The addict does not generally view his addiction with such dire terminology. We kiss the monster that curses us for another hit of bliss even as we die in its embrace. While enthralled, we are blind to the chains that bind us even as we secretly long for someone to set us free.
Discipline is the key to freedom.
Discipline has been a dear friend in recent months as I encountered challenges both mentally and physically. A Tuesday night last week found me stressed out and in the aisle at Sam’s Club craving peanut M&M’s. I touched the large container on the shelf and started to salivate. I had been crying over an especially awful encounter with my son’s principal and his unkind treatment of my son when I dropped by the store to buy dog food. Instead, I stood sobbing in the candy aisle while I considered how comforting it would be to drown my sorrows in sugar-soaked drops of chocolate. Instead, I immediately stopped and texted my friend Becky.
“Pray for me! I am sorely tempted to flush this sh*tty day down the toilet with some M&M’s.”
She responded, “Get out of there now!”
And I did. I didn’t even pause to wonder what all the shoppers thought of the galloping girl with the 30 pound bag of dog food slung over her shoulder. I did this because I know candy will not heal the emotional pain, it will only add another burden to a load that is already too heavy to bear.
Abraham Lincoln is rightly revered for his dedication to abolish slavery. I was unaware, until today, of how favorably he viewed the temperance movement. But what most struck me about this speech was how he viewed the religious ilk of his day in response to that epidemic. He said, “They [are supposed to] have no sympathy of feeling or interest with those very persons whom it is their object to convince and persuade.”

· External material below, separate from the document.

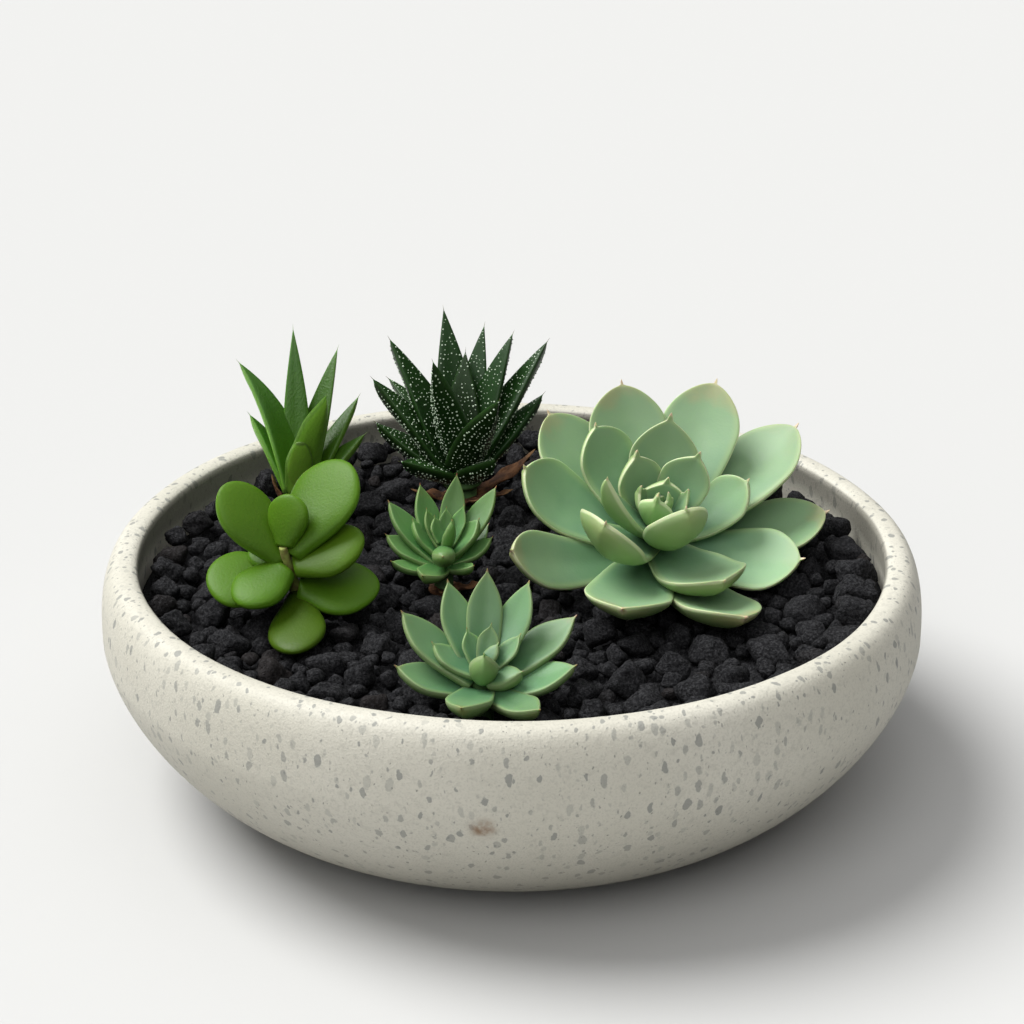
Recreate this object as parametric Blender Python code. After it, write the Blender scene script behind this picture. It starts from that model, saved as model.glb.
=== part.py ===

And he empathized with those afflicted.
For the man suddenly or in any other way to break off from the use of drams, who has indulged in them for a long course of years and until his appetite for them has grown ten or a hundredfold stronger and more craving than any natural appetite can be, requires a most powerful moral effort. In such an undertaking he needs every moral support and influence that can possibly be brought to his aid and thrown around him. And not only so, but every moral prop should be taken from whatever argument might rise in his mind to lure him to his backsliding. When he casts his eyes around him, he should be able to see all that he respects, all that he admires, all that he loves, kindly and anxiously pointing him onward, and none beckoning him back to his former miserable “wallowing in the mire.”
Abraham Lincoln
Discipline has taught me that denial of the gluttonous impulse is the highest form of freedom. I asked God to give me a deeper love–a love that would satisfy the true longings of my heart the way candy, soda or fast food never did. In order to break the chains of that horrible addiction, I had to repeatedly deny my baser instincts and cling to something good. I clung to Jesus who promised to “never leave or forsake me”. This true love was more powerful than food or drink. It still is. And I had good friends, like my Becky, who surrounded me with love and support.
Today, if you are that friend who has put on so much weight as to be unrecognizable, if you feel the weight of years held captive to cravings of unnatural appetites that refuse to be satisfied, take heart! Pray for God to teach you discipline. Pray to be an avid pupil. And begin the thrilling and rewarding journey that will forever transform your life.
Abe Lincoln was a warrior who fought valiantly to free slaves. I like to think he is cheering me on from Heaven. If you are reading this and trying to find hope, I believe he is cheering you on too!
And when the victory shall be complete, when there shall be neither a slave nor a drunkard on the earth, how proud the title of that land which may truly claim to be the birthplace and the cradle of both those revolutions that shall have ended in that victory.